Gig cancellations can happen for so many reasons and it can happen to anyone, from that small local band playing in your favourite tiny venue or a pop superstar in a sold-out stadium. Regardless, it’s disappointing when a show you’ve been looking forward to suddenly gets cancelled, especially when it’s less than an hour before doors. Demi Lovato

In recent events, Demi Lovato cancelled her London show only 40 minutes before due to ‘swollen vocal cords’. I love Demi as much as the next ‘Sonny With a Chance’ fan, but you would think such an excuse would’ve been identified earlier than 40 minutes before doors.

In this instance, fans definitely have every right to be irritated, upset and angry. Demi’s fan base are the ones who would camp out from 6am and with no warning, it’s pulled from them. Luckily, this date is being rescheduled but what if you can’t make the new date?

Majority of ticket outlets such as Ticketmaster and Live Nation are part of the Society of Ticket Agents and Retailers meaning they have to at least refund the face value of the ticket in the instance of a cancelled show.

When a show has been rescheduled like Demi’s and you can’t make the new date, you still have the right to request a refund.
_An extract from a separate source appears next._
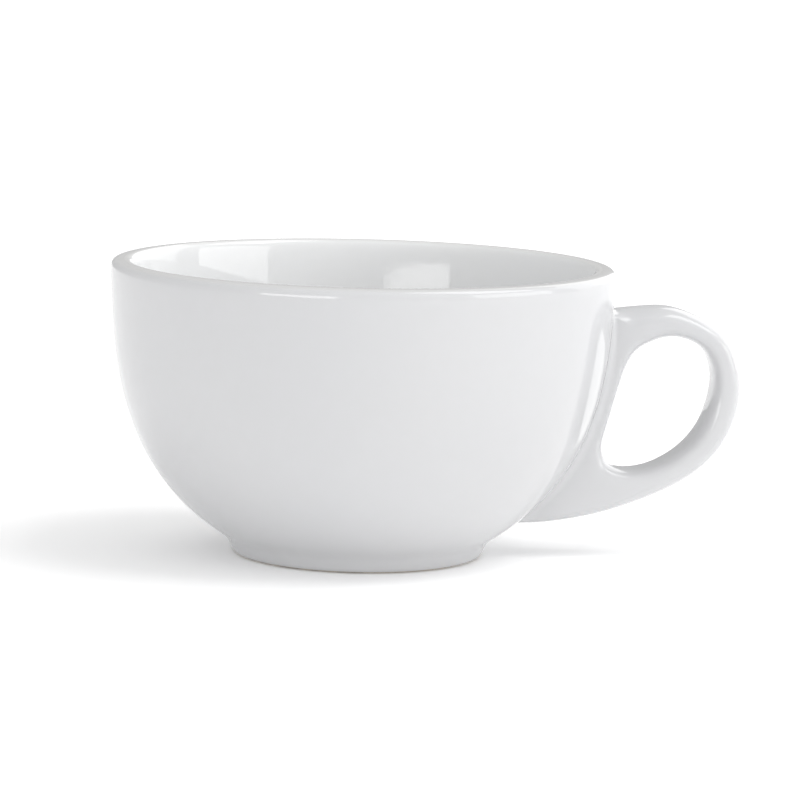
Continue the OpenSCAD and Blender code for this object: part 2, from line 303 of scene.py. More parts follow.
def inside_curves(bowl, crest):
    """The floor and inside wall, and the rounding from the wall up to the crest."""
    floor = np.array([0, bowl.floor_z])
    lip = np.array([bowl.mouth_d / 2 - bowl.lip_w, bowl.height - bowl.lip_inner_drop])
    up = leaning(bowl.inside_lean)
    pull = (lip[1] - bowl.floor_z) * INSIDE_PULL_SHARE
    wall = cubic(floor, floor + [lip[0] * FLOOR_PULL_SHARE, 0], lip - pull * up, lip)
    rounding = cubic(lip, lip + bowl.lip_inner_drop * LIP_INSIDE_PULL_SHARE * up,
                     crest - [(crest[0] - lip[0]) * LIP_INSIDE_PULL_SHARE, 0], crest)
    return wall, rounding


def outside_curves(bowl, crest, shoulder, neck):
    """The rounding outside the crest, and the wall and underside down to the neck."""
    rounding = cubic(crest, crest + [bowl.lip_crest_w * LIP_OUTSIDE_PULL_SHARE, 0],
                     shoulder + [0, bowl.lip_drop], shoulder)
    wall_pull = (shoulder[1] - neck[1]) * WALL_PULL_SHARE
    under_pull = (shoulder[0] - neck[0]) * UNDERSIDE_PULL_SHARE
    under = np.array([math.cos(bowl.underside_rise), math.sin(bowl.underside_rise)])
    wall = cubic(shoulder, shoulder - wall_pull * leaning(bowl.wall_lean), neck + under_pull * under, neck)
    return rounding, wall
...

It's fair, and despite it being disappointing and upsetting for fans, it’s the best you can get.

And what about late arrivals? There are so many pop icons, such as Justin Bieber, Miley Cyrus and Kanye West who have really pushed the boundaries of the phrase ‘fashionably late’. Naturally, we all would get annoyed about this. A late show means that people aren’t getting what they paid for and in some cases are even having to cut that short themselves because of travel commitments.

I don’t think there is any criteria for what we, as fans, should or shouldn’t feel due to a cancelled or late show that we’ve paid for. It’s completely natural and within our human instincts to react in such a way.

For artists acting like divas, they need a stricter management team and serious consequences, especially if it becomes a regular occurrence like Rihanna in 2012 when she was late on numerous occasions within one tour.

Just because you’re a popstar doesn’t give you the right to stop the world and disappoint thousands of people for a misplaced watch (Madonna we’re talking about you).

Of course, we can’t forget the pressure artists are under, along with the stress their management go through to make sure our one night of magic is everything we have hoped for. But, especially when you’re a worldwide pop icon, you should have it nailed down by now: swollen vocal cords should be detected sooner than 40 minutes before doors, a misplaced watch can be found by your team whilst you’re performing, and general time management should be something that comes naturally at this point.